Your instructions » Can all of these lines be returned exactly?

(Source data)
-----

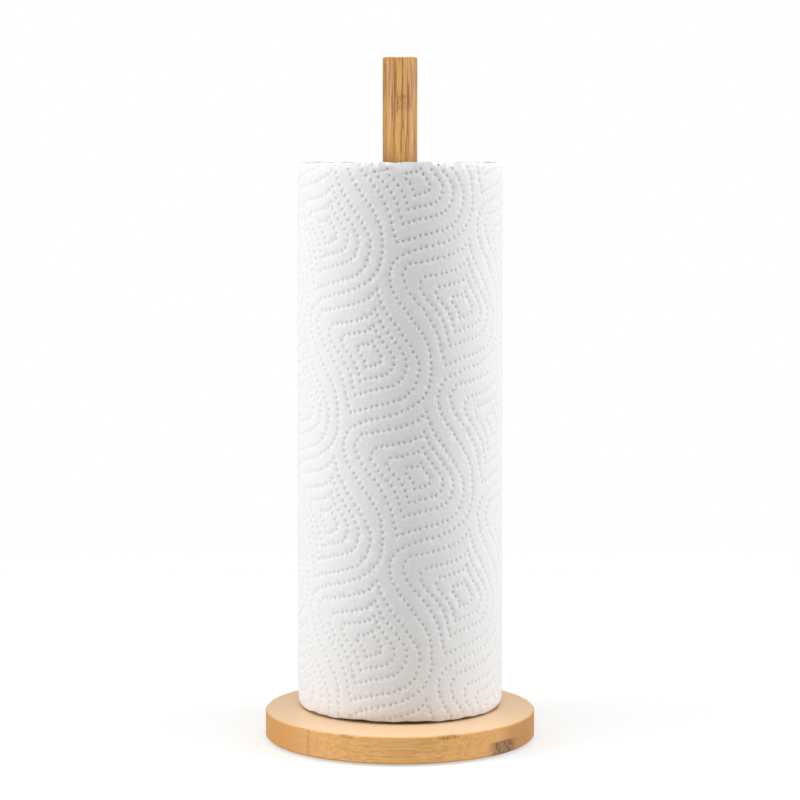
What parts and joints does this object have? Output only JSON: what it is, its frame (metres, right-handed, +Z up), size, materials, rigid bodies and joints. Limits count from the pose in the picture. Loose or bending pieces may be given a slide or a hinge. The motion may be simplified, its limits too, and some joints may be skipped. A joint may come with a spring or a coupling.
{
  "type": "paper towel holder",
  "caption": "Free-standing bamboo kitchen-roll holder: a round two-ply base carries an upright dowel on which a roll of embossed paper towel stands, turns and lifts off.",
  "frame": {"origin": "centre of the underside of the foot pads, on the post's axis, where the holder stands on a table", "axes": "+Z up along the post, -Y towards the viewer (the front), +X to the viewer's right"},
  "size_m": [0.14, 0.14, 0.3515],
  "materials": {
    "bamboo_base": "satin",
    "bamboo_post": "satin",
    "brass": "satin",
    "zinc_steel": "satin",
    "pad_foam": "matte",
    "core_board": "matte",
    "wound_towel": "matte",
    "towel_sheet": "matte"
  },
  "bodies": {
    "holder": {"base_lower_ply": "bamboo_base", "base_upper_ply": "bamboo_base", "post": "bamboo_post", "threaded_insert": "brass", "bolt": "zinc_steel", "washer": "zinc_steel", "foot_pad_1": "pad_foam", "foot_pad_2": "pad_foam", "foot_pad_3": "pad_foam", "foot_pad_4": "pad_foam"},
    "roll_core": {"core_inner_ply": "core_board", "core_outer_ply": "core_board"},
    "roll_paper": {"paper_winding": "wound_towel", "second_sheet": "towel_sheet", "tail_sheet": "towel_sheet"}
  },
  "joints": [
    {"name": "roll_lift", "type": "slide", "parent": "holder", "child": "roll_core", "axis": [0, 0, 1], "range_m": [0, 0.34]},
    {"name": "roll_spin", "type": "hinge", "parent": "roll_core", "child": "roll_paper", "pos_m": [0, 0.01, 0.15], "axis": [0, 0, 1], "continuous": true}
  ]
}
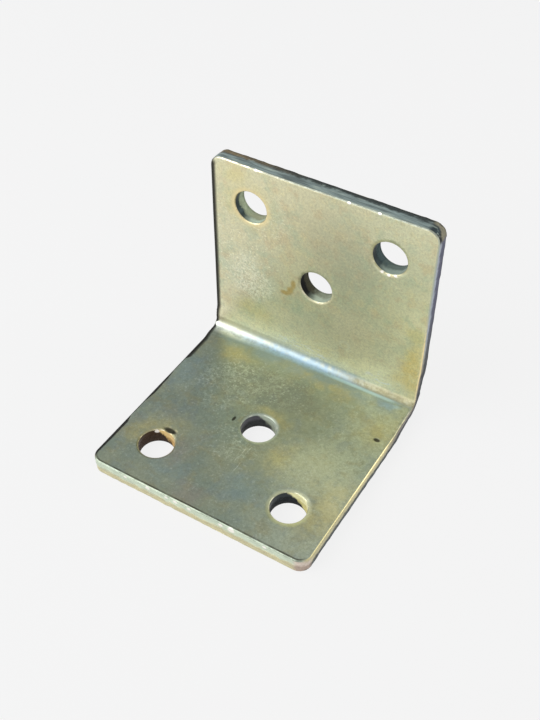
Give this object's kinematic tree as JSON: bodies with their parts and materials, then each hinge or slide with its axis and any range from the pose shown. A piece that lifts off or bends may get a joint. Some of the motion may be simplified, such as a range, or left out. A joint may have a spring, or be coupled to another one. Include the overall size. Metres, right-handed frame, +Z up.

-----

Answer to the task »
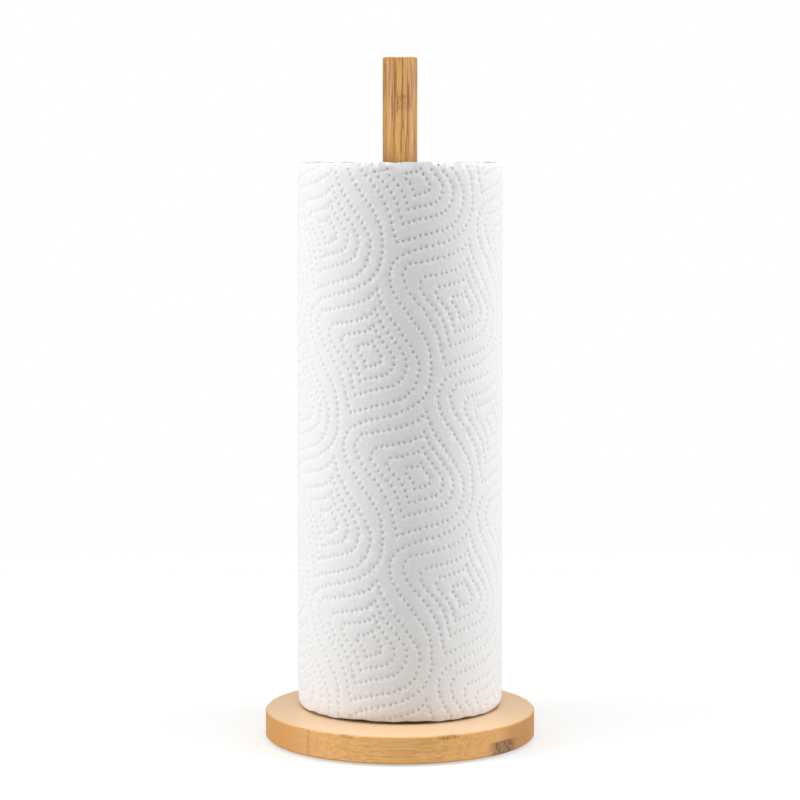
What parts and joints does this object have? Output only JSON: what it is, its frame (metres, right-handed, +Z up), size, materials, rigid bodies and joints. Limits count from the pose in the picture. Loose or bending pieces may be given a slide or a hinge. The motion may be simplified, its limits too, and some joints may be skipped. A joint may come with a spring or a coupling.
{
  "type": "paper towel holder",
  "caption": "Free-standing bamboo kitchen-roll holder: a round two-ply base carries an upright dowel on which a roll of embossed paper towel stands, turns and lifts off.",
  "frame": {"origin": "centre of the underside of the foot pads, on the post's axis, where the holder stands on a table", "axes": "+Z up along the post, -Y towards the viewer (the front), +X to the viewer's right"},
  "size_m": [0.14, 0.14, 0.3515],
  "materials": {
    "bamboo_base": "satin",
    "bamboo_post": "satin",
    "brass": "satin",
    "zinc_steel": "satin",
    "pad_foam": "matte",
    "core_board": "matte",
    "wound_towel": "matte",
    "towel_sheet": "matte"
  },
  "bodies": {
    "holder": {"base_lower_ply": "bamboo_base", "base_upper_ply": "bamboo_base", "post": "bamboo_post", "threaded_insert": "brass", "bolt": "zinc_steel", "washer": "zinc_steel", "foot_pad_1": "pad_foam", "foot_pad_2": "pad_foam", "foot_pad_3": "pad_foam", "foot_pad_4": "pad_foam"},
    "roll_core": {"core_inner_ply": "core_board", "core_outer_ply": "core_board"},
    "roll_paper": {"paper_winding": "wound_towel", "second_sheet": "towel_sheet", "tail_sheet": "towel_sheet"}
  },
  "joints": [
    {"name": "roll_lift", "type": "slide", "parent": "holder", "child": "roll_core", "axis": [0, 0, 1], "range_m": [0, 0.34]},
    {"name": "roll_spin", "type": "hinge", "parent": "roll_core", "child": "roll_paper", "pos_m": [0, 0.01, 0.15], "axis": [0, 0, 1], "continuous": true}
  ]
}
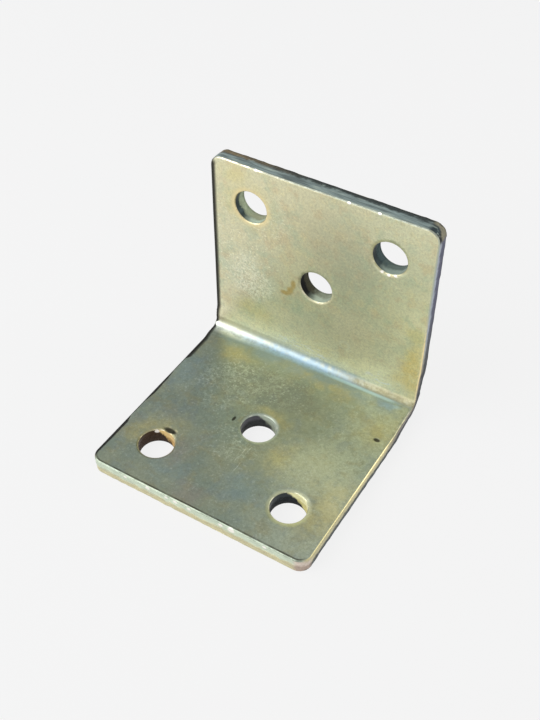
Give this object's kinematic tree as JSON: bodies with their parts and materials, then each hinge or slide with its axis and any range from the pose shown. A piece that lifts off or bends may get a joint. Some of the motion may be simplified, such as a range, or left out. A joint may have a spring, or be coupled to another one. Include the overall size. Metres, right-handed frame, +Z up.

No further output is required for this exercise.